Song by Lata Mangeshkar

from the album Intaquam
- Released: 1969
- Genre: World Music, Filmi
- Length: 6:27
- Songwriter: Rajinder Krishan
- Producer: Laxmikant Pyarelal

= Aa Jaane Jaan =

Song from the 1969 Hindi film Intaqam

"Aa Jaan-E-Jaan" is a song from the 1969 Hindi film Intaqam. It is one of the few cabaret songs sung by Lata Mangeshkar, and was an iconic song in India from the 1960s. It was picturised on Helen.

==Background==
Lata Mangeshkar did not like singing cabaret songs, and music directors would usually prefer her sister Asha Bhosle for singing them. This song is an exception. The song was tuned and styled in accordance with Lata's style and preference. When asked about the song, Lata Mangeshkar laughed and said, "I remember telling Laxmikant not to give me any cabaret songs to sing. He assured me I could sing it without a hitch.
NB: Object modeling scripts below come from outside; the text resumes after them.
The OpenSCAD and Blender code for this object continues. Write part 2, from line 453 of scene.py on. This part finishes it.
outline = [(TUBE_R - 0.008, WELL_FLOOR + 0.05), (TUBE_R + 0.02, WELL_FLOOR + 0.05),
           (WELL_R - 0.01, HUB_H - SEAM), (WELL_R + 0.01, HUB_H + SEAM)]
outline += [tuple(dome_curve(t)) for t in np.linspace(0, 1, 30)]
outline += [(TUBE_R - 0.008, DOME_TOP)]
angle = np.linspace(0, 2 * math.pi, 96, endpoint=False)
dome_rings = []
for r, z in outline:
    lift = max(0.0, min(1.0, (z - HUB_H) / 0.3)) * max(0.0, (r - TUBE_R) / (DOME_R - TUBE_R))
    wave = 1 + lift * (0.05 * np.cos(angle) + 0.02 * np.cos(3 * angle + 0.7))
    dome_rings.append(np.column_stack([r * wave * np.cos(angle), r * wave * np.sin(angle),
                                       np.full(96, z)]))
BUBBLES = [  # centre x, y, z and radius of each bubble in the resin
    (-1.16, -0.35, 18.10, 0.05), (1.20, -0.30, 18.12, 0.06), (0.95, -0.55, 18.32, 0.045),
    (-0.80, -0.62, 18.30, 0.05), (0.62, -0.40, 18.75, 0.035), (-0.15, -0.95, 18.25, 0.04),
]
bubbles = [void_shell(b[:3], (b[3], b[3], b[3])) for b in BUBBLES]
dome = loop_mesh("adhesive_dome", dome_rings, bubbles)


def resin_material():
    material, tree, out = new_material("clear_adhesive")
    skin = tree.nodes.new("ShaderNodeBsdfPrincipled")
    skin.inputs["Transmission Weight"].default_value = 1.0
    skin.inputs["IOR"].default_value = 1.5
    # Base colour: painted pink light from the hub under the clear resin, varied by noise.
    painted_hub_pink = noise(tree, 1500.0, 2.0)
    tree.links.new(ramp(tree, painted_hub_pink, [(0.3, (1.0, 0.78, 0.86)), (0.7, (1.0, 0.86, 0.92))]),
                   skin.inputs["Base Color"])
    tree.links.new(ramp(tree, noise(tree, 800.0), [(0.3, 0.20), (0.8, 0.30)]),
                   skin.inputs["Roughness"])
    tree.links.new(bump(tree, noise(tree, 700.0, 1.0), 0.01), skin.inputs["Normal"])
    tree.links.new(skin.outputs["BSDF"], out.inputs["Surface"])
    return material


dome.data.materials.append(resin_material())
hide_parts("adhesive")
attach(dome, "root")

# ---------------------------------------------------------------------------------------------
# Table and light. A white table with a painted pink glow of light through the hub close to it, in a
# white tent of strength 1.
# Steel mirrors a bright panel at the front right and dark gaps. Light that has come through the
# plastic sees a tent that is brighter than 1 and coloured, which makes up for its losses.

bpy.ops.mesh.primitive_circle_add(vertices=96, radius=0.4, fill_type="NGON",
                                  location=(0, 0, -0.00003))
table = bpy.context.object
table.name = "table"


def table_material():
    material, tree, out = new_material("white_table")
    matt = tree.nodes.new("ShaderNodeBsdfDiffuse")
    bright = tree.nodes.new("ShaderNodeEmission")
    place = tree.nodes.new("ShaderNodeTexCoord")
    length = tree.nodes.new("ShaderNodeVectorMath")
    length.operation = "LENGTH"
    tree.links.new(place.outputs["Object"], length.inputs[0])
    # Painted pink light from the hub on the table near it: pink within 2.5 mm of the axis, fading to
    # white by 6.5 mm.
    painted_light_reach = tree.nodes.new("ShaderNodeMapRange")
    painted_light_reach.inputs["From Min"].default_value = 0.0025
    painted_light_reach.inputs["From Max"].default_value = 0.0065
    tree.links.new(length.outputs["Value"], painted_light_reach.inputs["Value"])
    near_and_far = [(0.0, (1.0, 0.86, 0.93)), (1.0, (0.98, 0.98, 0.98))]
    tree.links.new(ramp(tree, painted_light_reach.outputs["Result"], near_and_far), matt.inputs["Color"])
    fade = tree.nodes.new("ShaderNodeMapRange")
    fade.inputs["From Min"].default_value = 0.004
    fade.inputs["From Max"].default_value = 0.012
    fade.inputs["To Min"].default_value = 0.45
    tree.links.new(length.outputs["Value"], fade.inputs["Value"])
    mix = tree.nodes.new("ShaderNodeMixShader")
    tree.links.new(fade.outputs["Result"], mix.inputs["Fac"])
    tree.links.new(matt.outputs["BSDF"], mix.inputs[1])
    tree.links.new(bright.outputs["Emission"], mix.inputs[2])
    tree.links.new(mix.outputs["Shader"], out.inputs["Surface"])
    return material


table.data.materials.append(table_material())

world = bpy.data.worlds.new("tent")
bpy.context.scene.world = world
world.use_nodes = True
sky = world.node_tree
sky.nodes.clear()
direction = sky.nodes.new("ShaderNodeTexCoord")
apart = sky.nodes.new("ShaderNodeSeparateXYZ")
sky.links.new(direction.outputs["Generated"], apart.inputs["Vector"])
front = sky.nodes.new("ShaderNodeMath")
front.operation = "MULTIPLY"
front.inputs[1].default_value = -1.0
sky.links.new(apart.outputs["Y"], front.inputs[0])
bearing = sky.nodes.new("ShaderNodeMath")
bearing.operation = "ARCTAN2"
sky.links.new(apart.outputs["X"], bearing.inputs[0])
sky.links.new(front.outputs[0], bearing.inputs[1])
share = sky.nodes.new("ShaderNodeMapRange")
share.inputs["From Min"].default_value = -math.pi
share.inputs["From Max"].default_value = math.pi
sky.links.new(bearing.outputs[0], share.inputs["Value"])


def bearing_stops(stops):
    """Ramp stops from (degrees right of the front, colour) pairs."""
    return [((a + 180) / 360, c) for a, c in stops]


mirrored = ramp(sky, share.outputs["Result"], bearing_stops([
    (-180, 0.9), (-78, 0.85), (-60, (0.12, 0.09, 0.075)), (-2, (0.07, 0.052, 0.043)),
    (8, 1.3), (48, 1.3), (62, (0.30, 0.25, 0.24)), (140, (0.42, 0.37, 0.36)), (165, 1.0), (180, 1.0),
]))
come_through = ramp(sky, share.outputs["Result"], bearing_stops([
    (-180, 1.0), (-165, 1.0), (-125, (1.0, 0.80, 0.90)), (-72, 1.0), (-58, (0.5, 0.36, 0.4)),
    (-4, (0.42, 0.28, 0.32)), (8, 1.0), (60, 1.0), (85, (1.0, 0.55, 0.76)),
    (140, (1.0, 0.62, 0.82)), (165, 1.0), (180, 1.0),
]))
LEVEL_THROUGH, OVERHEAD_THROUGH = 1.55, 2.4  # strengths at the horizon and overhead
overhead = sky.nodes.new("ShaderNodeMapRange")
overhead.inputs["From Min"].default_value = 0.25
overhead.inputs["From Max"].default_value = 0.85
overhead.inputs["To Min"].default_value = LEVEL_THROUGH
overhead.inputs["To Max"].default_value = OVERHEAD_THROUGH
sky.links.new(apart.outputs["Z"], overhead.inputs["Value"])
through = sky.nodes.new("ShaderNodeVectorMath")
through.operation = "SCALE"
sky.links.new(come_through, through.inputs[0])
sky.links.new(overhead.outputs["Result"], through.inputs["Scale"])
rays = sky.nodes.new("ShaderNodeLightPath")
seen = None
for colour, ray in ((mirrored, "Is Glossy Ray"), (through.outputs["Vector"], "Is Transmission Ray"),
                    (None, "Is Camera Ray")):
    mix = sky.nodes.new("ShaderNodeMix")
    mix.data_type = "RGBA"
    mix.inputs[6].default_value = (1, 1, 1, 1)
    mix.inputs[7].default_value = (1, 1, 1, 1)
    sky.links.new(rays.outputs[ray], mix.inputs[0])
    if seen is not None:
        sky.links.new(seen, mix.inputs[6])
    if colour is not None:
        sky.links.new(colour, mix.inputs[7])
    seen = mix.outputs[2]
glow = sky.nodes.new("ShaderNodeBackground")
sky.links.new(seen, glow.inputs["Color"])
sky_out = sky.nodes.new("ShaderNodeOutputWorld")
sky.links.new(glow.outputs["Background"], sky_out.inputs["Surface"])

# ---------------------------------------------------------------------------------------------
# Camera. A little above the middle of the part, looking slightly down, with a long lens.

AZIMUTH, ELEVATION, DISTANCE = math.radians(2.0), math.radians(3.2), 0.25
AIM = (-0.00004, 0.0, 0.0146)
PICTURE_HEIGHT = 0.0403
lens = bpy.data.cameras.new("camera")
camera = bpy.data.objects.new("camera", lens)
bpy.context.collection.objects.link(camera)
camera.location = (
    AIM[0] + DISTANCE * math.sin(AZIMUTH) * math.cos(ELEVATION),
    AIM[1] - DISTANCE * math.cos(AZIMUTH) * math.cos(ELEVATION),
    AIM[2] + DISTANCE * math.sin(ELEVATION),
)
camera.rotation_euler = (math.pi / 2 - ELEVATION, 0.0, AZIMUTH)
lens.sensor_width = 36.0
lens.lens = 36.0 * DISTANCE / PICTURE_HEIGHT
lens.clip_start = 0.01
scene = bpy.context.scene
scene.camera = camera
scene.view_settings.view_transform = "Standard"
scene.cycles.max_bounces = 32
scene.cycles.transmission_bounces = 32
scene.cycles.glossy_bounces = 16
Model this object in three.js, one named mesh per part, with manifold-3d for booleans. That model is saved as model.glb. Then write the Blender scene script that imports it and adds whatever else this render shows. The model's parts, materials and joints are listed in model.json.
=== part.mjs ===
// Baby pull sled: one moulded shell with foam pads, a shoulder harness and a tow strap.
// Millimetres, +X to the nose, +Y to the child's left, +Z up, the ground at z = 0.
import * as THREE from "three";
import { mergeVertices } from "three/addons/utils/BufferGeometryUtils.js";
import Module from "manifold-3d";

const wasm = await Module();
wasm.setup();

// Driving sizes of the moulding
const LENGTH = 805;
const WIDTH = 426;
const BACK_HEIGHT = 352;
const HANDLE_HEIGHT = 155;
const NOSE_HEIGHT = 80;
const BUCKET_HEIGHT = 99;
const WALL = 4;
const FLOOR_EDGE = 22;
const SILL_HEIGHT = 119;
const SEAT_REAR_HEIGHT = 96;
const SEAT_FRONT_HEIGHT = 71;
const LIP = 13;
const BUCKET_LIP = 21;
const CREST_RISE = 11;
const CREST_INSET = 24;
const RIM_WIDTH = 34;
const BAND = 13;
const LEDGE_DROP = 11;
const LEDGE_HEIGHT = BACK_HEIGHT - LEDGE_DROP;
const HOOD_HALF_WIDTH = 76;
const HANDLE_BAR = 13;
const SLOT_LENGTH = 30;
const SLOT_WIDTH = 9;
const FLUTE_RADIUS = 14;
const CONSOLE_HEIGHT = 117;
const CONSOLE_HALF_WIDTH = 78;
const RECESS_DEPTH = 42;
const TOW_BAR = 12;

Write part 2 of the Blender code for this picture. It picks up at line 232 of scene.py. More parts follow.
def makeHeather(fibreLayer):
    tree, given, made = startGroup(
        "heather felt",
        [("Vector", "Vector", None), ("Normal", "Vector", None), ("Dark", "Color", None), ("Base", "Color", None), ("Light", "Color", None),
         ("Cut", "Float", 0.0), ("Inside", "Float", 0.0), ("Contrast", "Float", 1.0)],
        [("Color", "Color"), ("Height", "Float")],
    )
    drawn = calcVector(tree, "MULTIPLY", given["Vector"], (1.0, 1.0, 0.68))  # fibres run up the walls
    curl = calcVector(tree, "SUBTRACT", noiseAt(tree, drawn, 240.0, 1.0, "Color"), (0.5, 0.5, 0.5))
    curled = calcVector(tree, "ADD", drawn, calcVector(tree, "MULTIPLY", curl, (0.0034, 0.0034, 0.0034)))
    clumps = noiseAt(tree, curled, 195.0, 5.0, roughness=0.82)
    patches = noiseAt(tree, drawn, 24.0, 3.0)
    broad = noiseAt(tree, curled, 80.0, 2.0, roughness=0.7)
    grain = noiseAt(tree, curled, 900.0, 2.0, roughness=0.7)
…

Aa jaan-e-jaan was tailored to suit my taste and style." The song became an instant hit on the charts, with Helen dancing synchronously with the complete song.

==Cover versions==
A remixed version of the song was also featured in the dance music album, Dance Masti Forever (2006) by band Instant Karma as Aa Jaan-E-Jaan (The Baby Can You Feel The Magic Mix). Another remix version was done by DJ Suketu from the album WILD 10. Another cover version of the song was featured in film, Hello Darling (2010) as item number performed by Celina Jaitley. It was sung by Antara Mitra and Akriti Kakkar.

In 2023, Neha Kakkar sang a cover version of the song for the film Jaane Jaan composed by Sachin-Jigar.